Stated exercise
Set down the whole listing verbatim.

* Begin Information provided *

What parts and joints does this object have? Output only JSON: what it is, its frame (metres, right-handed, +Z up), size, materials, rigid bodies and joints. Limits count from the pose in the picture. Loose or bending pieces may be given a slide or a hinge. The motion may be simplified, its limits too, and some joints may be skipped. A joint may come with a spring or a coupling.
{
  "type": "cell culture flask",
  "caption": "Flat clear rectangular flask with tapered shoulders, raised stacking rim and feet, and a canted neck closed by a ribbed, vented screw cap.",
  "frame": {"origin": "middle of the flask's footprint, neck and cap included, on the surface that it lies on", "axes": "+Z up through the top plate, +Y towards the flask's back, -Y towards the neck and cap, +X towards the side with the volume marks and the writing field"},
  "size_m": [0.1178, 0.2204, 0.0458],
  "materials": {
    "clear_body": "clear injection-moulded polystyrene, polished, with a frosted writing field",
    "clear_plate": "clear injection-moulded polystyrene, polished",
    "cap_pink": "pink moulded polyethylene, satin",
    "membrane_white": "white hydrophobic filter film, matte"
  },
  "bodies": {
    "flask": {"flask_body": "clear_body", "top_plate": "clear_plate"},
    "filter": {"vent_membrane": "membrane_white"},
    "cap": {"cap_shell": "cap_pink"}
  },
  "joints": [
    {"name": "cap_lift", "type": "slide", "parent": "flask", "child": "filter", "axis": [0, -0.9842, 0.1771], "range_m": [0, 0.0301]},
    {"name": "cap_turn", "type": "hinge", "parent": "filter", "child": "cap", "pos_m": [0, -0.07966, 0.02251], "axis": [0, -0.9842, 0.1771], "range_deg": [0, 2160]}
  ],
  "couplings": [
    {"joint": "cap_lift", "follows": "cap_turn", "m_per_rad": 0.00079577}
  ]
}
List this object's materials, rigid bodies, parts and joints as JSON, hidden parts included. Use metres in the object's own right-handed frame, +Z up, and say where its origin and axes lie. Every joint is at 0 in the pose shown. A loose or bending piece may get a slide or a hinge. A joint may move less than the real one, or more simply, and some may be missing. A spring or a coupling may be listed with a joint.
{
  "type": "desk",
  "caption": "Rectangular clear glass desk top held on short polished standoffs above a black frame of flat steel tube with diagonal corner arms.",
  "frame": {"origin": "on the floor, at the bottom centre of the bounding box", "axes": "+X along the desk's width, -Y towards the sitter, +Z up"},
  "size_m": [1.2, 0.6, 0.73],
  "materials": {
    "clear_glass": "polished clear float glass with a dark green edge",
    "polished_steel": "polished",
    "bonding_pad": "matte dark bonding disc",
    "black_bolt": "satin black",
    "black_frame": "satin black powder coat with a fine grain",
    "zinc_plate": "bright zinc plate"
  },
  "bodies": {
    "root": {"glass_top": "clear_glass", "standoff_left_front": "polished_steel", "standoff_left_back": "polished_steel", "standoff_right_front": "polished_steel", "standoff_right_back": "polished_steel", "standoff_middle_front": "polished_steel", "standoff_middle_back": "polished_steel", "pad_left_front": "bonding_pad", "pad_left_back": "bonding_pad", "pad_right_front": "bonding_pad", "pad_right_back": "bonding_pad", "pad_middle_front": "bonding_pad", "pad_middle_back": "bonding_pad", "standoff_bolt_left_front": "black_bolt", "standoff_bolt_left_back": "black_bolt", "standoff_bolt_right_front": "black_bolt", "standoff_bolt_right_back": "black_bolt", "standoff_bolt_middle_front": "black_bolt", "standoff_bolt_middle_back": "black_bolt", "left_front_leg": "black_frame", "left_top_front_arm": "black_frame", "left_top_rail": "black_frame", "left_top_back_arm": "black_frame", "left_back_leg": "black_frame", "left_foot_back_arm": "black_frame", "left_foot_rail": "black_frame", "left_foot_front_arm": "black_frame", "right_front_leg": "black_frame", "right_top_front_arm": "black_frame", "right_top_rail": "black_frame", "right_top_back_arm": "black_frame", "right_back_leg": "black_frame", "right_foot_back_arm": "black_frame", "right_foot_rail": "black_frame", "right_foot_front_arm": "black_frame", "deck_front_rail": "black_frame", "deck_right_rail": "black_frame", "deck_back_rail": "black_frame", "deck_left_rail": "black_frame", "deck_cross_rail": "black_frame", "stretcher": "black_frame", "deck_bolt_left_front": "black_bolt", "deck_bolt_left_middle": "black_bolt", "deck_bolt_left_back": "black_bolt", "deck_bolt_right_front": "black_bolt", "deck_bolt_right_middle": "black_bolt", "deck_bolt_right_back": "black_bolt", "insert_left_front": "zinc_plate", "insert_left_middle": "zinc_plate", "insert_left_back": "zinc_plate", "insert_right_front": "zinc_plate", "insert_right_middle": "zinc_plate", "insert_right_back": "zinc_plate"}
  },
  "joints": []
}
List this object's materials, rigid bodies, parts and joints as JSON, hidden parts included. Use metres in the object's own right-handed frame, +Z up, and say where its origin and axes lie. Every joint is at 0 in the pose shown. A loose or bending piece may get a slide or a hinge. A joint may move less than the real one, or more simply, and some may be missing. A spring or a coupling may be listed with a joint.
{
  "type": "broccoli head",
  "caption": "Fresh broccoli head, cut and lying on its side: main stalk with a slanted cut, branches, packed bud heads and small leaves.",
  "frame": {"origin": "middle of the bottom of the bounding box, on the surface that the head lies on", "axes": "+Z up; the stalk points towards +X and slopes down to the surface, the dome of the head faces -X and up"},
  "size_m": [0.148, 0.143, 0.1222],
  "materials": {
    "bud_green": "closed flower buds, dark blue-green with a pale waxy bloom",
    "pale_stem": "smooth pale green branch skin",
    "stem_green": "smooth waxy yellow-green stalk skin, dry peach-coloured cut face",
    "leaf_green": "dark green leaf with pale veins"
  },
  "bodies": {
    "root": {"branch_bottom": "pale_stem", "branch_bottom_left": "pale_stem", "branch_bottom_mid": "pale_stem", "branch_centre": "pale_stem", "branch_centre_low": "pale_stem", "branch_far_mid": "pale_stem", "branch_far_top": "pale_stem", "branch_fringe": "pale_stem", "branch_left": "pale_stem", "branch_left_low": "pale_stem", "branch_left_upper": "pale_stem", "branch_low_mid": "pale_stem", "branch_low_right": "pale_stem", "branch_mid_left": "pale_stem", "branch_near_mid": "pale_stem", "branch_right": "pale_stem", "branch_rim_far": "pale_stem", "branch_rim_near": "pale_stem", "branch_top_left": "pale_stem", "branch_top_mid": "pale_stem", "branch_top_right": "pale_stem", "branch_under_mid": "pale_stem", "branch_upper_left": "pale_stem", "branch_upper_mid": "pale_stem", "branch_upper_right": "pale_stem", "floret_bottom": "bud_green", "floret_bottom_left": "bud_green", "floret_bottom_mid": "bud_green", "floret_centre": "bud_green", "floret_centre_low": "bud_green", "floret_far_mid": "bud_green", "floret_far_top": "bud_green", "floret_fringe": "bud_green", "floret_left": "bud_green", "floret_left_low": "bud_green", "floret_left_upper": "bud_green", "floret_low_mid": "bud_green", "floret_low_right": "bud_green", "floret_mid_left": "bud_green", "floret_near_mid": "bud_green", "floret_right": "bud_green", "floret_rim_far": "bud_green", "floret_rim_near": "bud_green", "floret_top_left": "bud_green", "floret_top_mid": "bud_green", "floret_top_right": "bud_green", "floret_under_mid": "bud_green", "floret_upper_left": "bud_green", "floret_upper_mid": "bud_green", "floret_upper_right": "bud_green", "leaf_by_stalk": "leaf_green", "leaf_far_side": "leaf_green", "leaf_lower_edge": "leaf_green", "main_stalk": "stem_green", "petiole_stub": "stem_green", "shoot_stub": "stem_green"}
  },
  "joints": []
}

* End Information provided *

Exercise result
What parts and joints does this object have? Output only JSON: what it is, its frame (metres, right-handed, +Z up), size, materials, rigid bodies and joints. Limits count from the pose in the picture. Loose or bending pieces may be given a slide or a hinge. The motion may be simplified, its limits too, and some joints may be skipped. A joint may come with a spring or a coupling.
{
  "type": "cell culture flask",
  "caption": "Flat clear rectangular flask with tapered shoulders, raised stacking rim and feet, and a canted neck closed by a ribbed, vented screw cap.",
  "frame": {"origin": "middle of the flask's footprint, neck and cap included, on the surface that it lies on", "axes": "+Z up through the top plate, +Y towards the flask's back, -Y towards the neck and cap, +X towards the side with the volume marks and the writing field"},
  "size_m": [0.1178, 0.2204, 0.0458],
  "materials": {
    "clear_body": "clear injection-moulded polystyrene, polished, with a frosted writing field",
    "clear_plate": "clear injection-moulded polystyrene, polished",
    "cap_pink": "pink moulded polyethylene, satin",
    "membrane_white": "white hydrophobic filter film, matte"
  },
  "bodies": {
    "flask": {"flask_body": "clear_body", "top_plate": "clear_plate"},
    "filter": {"vent_membrane": "membrane_white"},
    "cap": {"cap_shell": "cap_pink"}
  },
  "joints": [
    {"name": "cap_lift", "type": "slide", "parent": "flask", "child": "filter", "axis": [0, -0.9842, 0.1771], "range_m": [0, 0.0301]},
    {"name": "cap_turn", "type": "hinge", "parent": "filter", "child": "cap", "pos_m": [0, -0.07966, 0.02251], "axis": [0, -0.9842, 0.1771], "range_deg": [0, 2160]}
  ],
  "couplings": [
    {"joint": "cap_lift", "follows": "cap_turn", "m_per_rad": 0.00079577}
  ]
}
List this object's materials, rigid bodies, parts and joints as JSON, hidden parts included. Use metres in the object's own right-handed frame, +Z up, and say where its origin and axes lie. Every joint is at 0 in the pose shown. A loose or bending piece may get a slide or a hinge. A joint may move less than the real one, or more simply, and some may be missing. A spring or a coupling may be listed with a joint.
{
  "type": "desk",
  "caption": "Rectangular clear glass desk top held on short polished standoffs above a black frame of flat steel tube with diagonal corner arms.",
  "frame": {"origin": "on the floor, at the bottom centre of the bounding box", "axes": "+X along the desk's width, -Y towards the sitter, +Z up"},
  "size_m": [1.2, 0.6, 0.73],
  "materials": {
    "clear_glass": "polished clear float glass with a dark green edge",
    "polished_steel": "polished",
    "bonding_pad": "matte dark bonding disc",
    "black_bolt": "satin black",
    "black_frame": "satin black powder coat with a fine grain",
    "zinc_plate": "bright zinc plate"
  },
  "bodies": {
    "root": {"glass_top": "clear_glass", "standoff_left_front": "polished_steel", "standoff_left_back": "polished_steel", "standoff_right_front": "polished_steel", "standoff_right_back": "polished_steel", "standoff_middle_front": "polished_steel", "standoff_middle_back": "polished_steel", "pad_left_front": "bonding_pad", "pad_left_back": "bonding_pad", "pad_right_front": "bonding_pad", "pad_right_back": "bonding_pad", "pad_middle_front": "bonding_pad", "pad_middle_back": "bonding_pad", "standoff_bolt_left_front": "black_bolt", "standoff_bolt_left_back": "black_bolt", "standoff_bolt_right_front": "black_bolt", "standoff_bolt_right_back": "black_bolt", "standoff_bolt_middle_front": "black_bolt", "standoff_bolt_middle_back": "black_bolt", "left_front_leg": "black_frame", "left_top_front_arm": "black_frame", "left_top_rail": "black_frame", "left_top_back_arm": "black_frame", "left_back_leg": "black_frame", "left_foot_back_arm": "black_frame", "left_foot_rail": "black_frame", "left_foot_front_arm": "black_frame", "right_front_leg": "black_frame", "right_top_front_arm": "black_frame", "right_top_rail": "black_frame", "right_top_back_arm": "black_frame", "right_back_leg": "black_frame", "right_foot_back_arm": "black_frame", "right_foot_rail": "black_frame", "right_foot_front_arm": "black_frame", "deck_front_rail": "black_frame", "deck_right_rail": "black_frame", "deck_back_rail": "black_frame", "deck_left_rail": "black_frame", "deck_cross_rail": "black_frame", "stretcher": "black_frame", "deck_bolt_left_front": "black_bolt", "deck_bolt_left_middle": "black_bolt", "deck_bolt_left_back": "black_bolt", "deck_bolt_right_front": "black_bolt", "deck_bolt_right_middle": "black_bolt", "deck_bolt_right_back": "black_bolt", "insert_left_front": "zinc_plate", "insert_left_middle": "zinc_plate", "insert_left_back": "zinc_plate", "insert_right_front": "zinc_plate", "insert_right_middle": "zinc_plate", "insert_right_back": "zinc_plate"}
  },
  "joints": []
}
List this object's materials, rigid bodies, parts and joints as JSON, hidden parts included. Use metres in the object's own right-handed frame, +Z up, and say where its origin and axes lie. Every joint is at 0 in the pose shown. A loose or bending piece may get a slide or a hinge. A joint may move less than the real one, or more simply, and some may be missing. A spring or a coupling may be listed with a joint.
{
  "type": "broccoli head",
  "caption": "Fresh broccoli head, cut and lying on its side: main stalk with a slanted cut, branches, packed bud heads and small leaves.",
  "frame": {"origin": "middle of the bottom of the bounding box, on the surface that the head lies on", "axes": "+Z up; the stalk points towards +X and slopes down to the surface, the dome of the head faces -X and up"},
  "size_m": [0.148, 0.143, 0.1222],
  "materials": {
    "bud_green": "closed flower buds, dark blue-green with a pale waxy bloom",
    "pale_stem": "smooth pale green branch skin",
    "stem_green": "smooth waxy yellow-green stalk skin, dry peach-coloured cut face",
    "leaf_green": "dark green leaf with pale veins"
  },
  "bodies": {
    "root": {"branch_bottom": "pale_stem", "branch_bottom_left": "pale_stem", "branch_bottom_mid": "pale_stem", "branch_centre": "pale_stem", "branch_centre_low": "pale_stem", "branch_far_mid": "pale_stem", "branch_far_top": "pale_stem", "branch_fringe": "pale_stem", "branch_left": "pale_stem", "branch_left_low": "pale_stem", "branch_left_upper": "pale_stem", "branch_low_mid": "pale_stem", "branch_low_right": "pale_stem", "branch_mid_left": "pale_stem", "branch_near_mid": "pale_stem", "branch_right": "pale_stem", "branch_rim_far": "pale_stem", "branch_rim_near": "pale_stem", "branch_top_left": "pale_stem", "branch_top_mid": "pale_stem", "branch_top_right": "pale_stem", "branch_under_mid": "pale_stem", "branch_upper_left": "pale_stem", "branch_upper_mid": "pale_stem", "branch_upper_right": "pale_stem", "floret_bottom": "bud_green", "floret_bottom_left": "bud_green", "floret_bottom_mid": "bud_green", "floret_centre": "bud_green", "floret_centre_low": "bud_green", "floret_far_mid": "bud_green", "floret_far_top": "bud_green", "floret_fringe": "bud_green", "floret_left": "bud_green", "floret_left_low": "bud_green", "floret_left_upper": "bud_green", "floret_low_mid": "bud_green", "floret_low_right": "bud_green", "floret_mid_left": "bud_green", "floret_near_mid": "bud_green", "floret_right": "bud_green", "floret_rim_far": "bud_green", "floret_rim_near": "bud_green", "floret_top_left": "bud_green", "floret_top_mid": "bud_green", "floret_top_right": "bud_green", "floret_under_mid": "bud_green", "floret_upper_left": "bud_green", "floret_upper_mid": "bud_green", "floret_upper_right": "bud_green", "leaf_by_stalk": "leaf_green", "leaf_far_side": "leaf_green", "leaf_lower_edge": "leaf_green", "main_stalk": "stem_green", "petiole_stub": "stem_green", "shoot_stub": "stem_green"}
  },
  "joints": []
}